A former Chicago Public Schools CEO, Vallas said he has $1.82 million cash on hand after a modest third-quarter of fundraising, as well as a “significant spike” in contributions after the Sept. 30 deadline that has added $782,000 and counting to his campaign fund. By the end of the month, he expects to top $2 million and surge past that once the Nov. 26 filing deadline has passed and petition challenges are done.

That puts him in third place in the hunt for campaign cash behind millionaire businessman Willie Wilson’s self-funded $4.68 million and Mayor Lori Lightfoot’s $2.9 million.

However, a $500,000 donation from prominent GOP donor and golf course magnate Michael Keiser, combined with Keiser’s role as Vallas’ campaign chair, has created an opening for Lightfoot and the Chicago Teachers Union to attack Vallas as a closet Republican who espouses “extreme Republican positions.”

So have the five- and six-figure donations from John Canning and other executives from Madison Dearborn Partners, Ken Griffin’s Citadel and other heavyweights in Chicago’s financial community.

On Wednesday, Vallas branded the “Republican” tag a desperation move by a failing mayor. He noted Keiser and Canning were heavy contributors to two former mayors, Richard M. Daley and Rahm Emanuel, as well as former mayoral candidate Bill Daley. As a private attorney, Lightfoot represented Republicans in two cases protesting Democratic gerrymandering, Vallas added.

“She doesn’t have a record, so she’s gonna have to resort to labeling. She’s gonna try to play the race card, the equity card, the Republican card,” Vallas told the Sun-Times.

“Crime is out of control in this city. … She gives us a police department that’s been significantly degraded. A school system that has lost 11% student population since she came in, that was closed for 15 months because she caved to the teachers union with devastating consequences. A CTA that is still down 500,000 riders a day since she came into office. And nothing but a few one-off projects on the South and West sides.”

With Cook County Commissioner Brandon Johnson, a CTU organizer, poised to enter the mayor’s race, Vallas wears his opposition from the teachers union like a badge of honor. And he may risk more opposition by proposing that scores of Chicago Public Schools buildings now operating more than half-empty forge partnerships with charters and parochial schools if they can’t be turned into business incubators or occupational training centers for young adults.

“Charter schools are not-for-profit public schools. They just don’t have union representation. These are not private schools. Sorry, Chicago Teachers Union. But, that’s the truth,” Vallas said.

“The majority of those schools are in sub-standard buildings. … Why couldn’t you invite charter schools that are serving the same community to occupy those vacant buildings or share those … half-empty or 70 or 80 or 90% empty buildings? They’re educating local public school children.”

Vallas also waved another red flag in the CTU’s face with his proposals to lengthen the school day and school year and use tax-increment-financing surplus money to create a school voucher program.

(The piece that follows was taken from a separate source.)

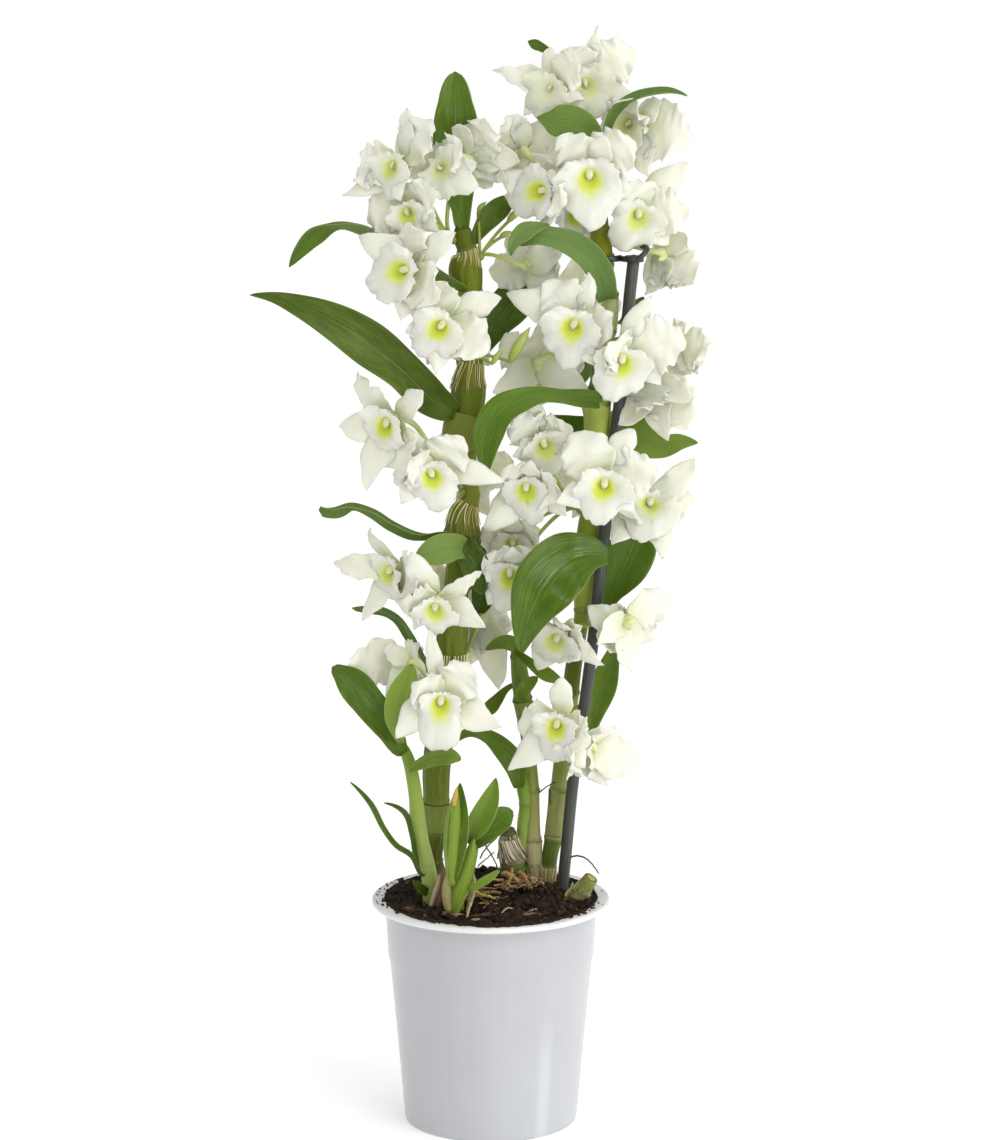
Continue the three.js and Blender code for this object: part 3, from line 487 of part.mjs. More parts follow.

CTU President Stacy Davis Gates left little doubt the union that has already endorsed one of its own in Johnson would spare no expense to defeat Vallas.

“Paul Vallas has left a trail of destruction ... His track record in leading public education has been destructive and detrimental for Black children, for Brown children and for working-class families. He is unfit to lead anything. Which is probably why he’s unemployed,” Davis Gates said.

Vallas’ claim that CTU is responsible for a devastating loss of student learning during the pandemic that can only be made up through a longer school day and school year shows he is “reading from the tired old playbook” of Emanuel and former Illinois Gov. Bruce Rauner’s Illinois Policy Institute, Davis Gates added.

“We are dealing with the impact of Paul Vallas’ leadership with school closings, with school re-constitution, with delayed pension payments. He is the reason why our budget is imperiled right now,” Davis Gates said.

“Ask him about the number of Black women who are unemployed because he thought that firing people, re-constituting schools would actually help. The only thing that it did was destroy community anchors, put Black women out of work and push Black families out of Chicago.”